Plantonista do STF, o carioca Fux suspendeu a investigação criminal contra Fabrício Queiroz, ex-assessor do senador eleito Flávio Bolsonaro (PSL-RJ) na Assembleia Legislativa do estado. Observada de perto, a decisão tem forte componente regional.
Pai do parlamentar, o presidente Jair Bolsonaro nasceu no interior de São Paulo, mas se elegeu sete vezes deputado pelo Rio de Janeiro, onde tem residência desde o tempo em que era militar da ativa. No momento, exerce o primeiro dos 48 meses de seu mandato.
No Congresso, o presidente da Câmara, Rodrigo Maia (DEM-RJ), aparece como favorito a mais um mandato no cargo. Se for confirmada sua terceira eleição para o posto, permanecerá por mais dois anos como terceira autoridade na linha sucessória no Palácio do Planalto. Para ser reconduzido, conta com o apoio do PSL, partido dos Bolsonaro.
Atual vice do STF, Fux ocupará a cadeira de Dias Toffoli na presidência da Corte a partir de setembro de 2020. Então, nos meses seguintes, confirmando-se a reeleição de Maia, três cidadãos fluminenses estarão na linha sucessória do país.
Das quatro cadeiras mais importantes do país, no final de 2020, apenas a presidência do Senado não deverá ter uma autoridade do estado como titular. Por enquanto, Renan Calheiros (MDB-AL) desponta como favorito. Na divisão do poder em Brasília, o parlamentar alagoano tem a marca do Nordeste, região historicamente influente no Congresso brasileiro.
Se a decisão de Fux chama a atenção por seu viés estadual, deve-se ressaltar um aspecto mais grave desse processo. Flávio Bolsonaro diz não ser alvo da investigação contra Queiroz, mas, ainda assim, alegou prerrogativa de foro para trancar a ação do Ministério Público do Rio de Janeiro. Ao suspender a apuração do caso, Fux corrobora com a estratégia, adotada pelos envolvidos, de adiar as explicações sobre as transações financeiras atípicas encontradas nas contas de Queiroz pelo Conselho de Controle de Atividades Financeiras (Coaf).
Esse tipo de interferência em processos judiciais lembra muito o comportamento dos políticos acusados de saques do dinheiro público em grandes escândalos, como os do mensalão e do petróleo. Mesmo que não tenham cometido crimes, Queiroz e seu ex-chefe se comportam como quem não têm explicações convincentes sobre o que fizeram.
“Jogo de compadres”
A ação do senador eleito no STF também contrasta com o discurso contra a corrupção feito por Bolsonaro e seus aliados nas campanhas eleitorais. No momento em que precisa negociar votações e verbas com congressistas – muitos deles enrolados na Justiça –, o presidente perde um pouco da fleuma de moralização exibida antes de chegar ao Planalto.

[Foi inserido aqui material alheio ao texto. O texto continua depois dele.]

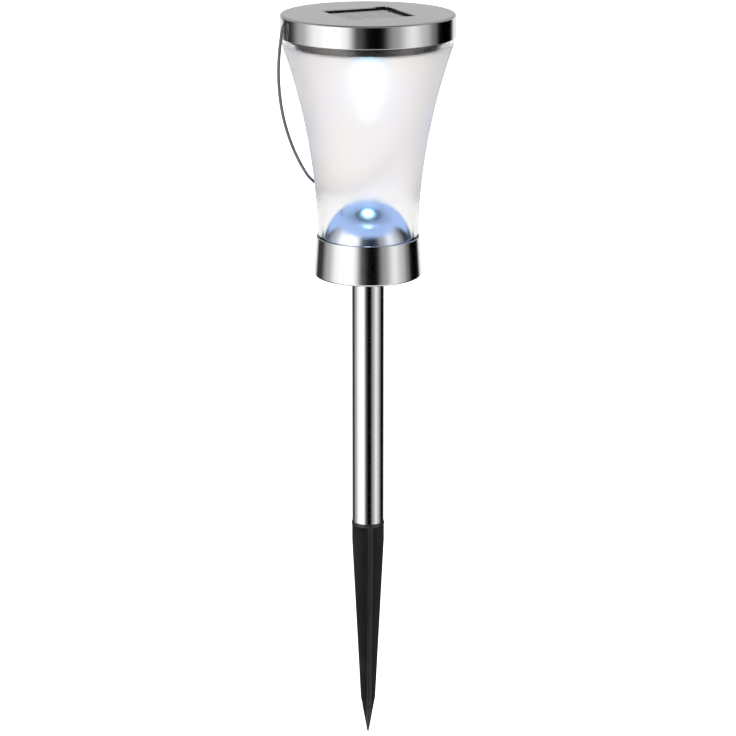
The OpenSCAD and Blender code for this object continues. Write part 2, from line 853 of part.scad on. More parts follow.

No mundo complexo dos poderosos de Brasília, as relações pessoais muitas vezes ajudam a remover obstáculos políticos que podem ajudar o país. Ao mesmo tempo, no entanto, as conexões entre as autoridades dos Três Poderes, com frequência, levam a uma espécie de “jogo de compadres” e à impunidade dos investigados. Nesse sentido, a decisão monocrática de Fux no caso Queiroz provoca certa inquietação.
Os próximos meses vão mostrar se o acobertamento de ações judiciais são uma tendência que veio para ficar no novo governo. Revelarão, também, o tamanho do poder da “república carioca” em Brasília.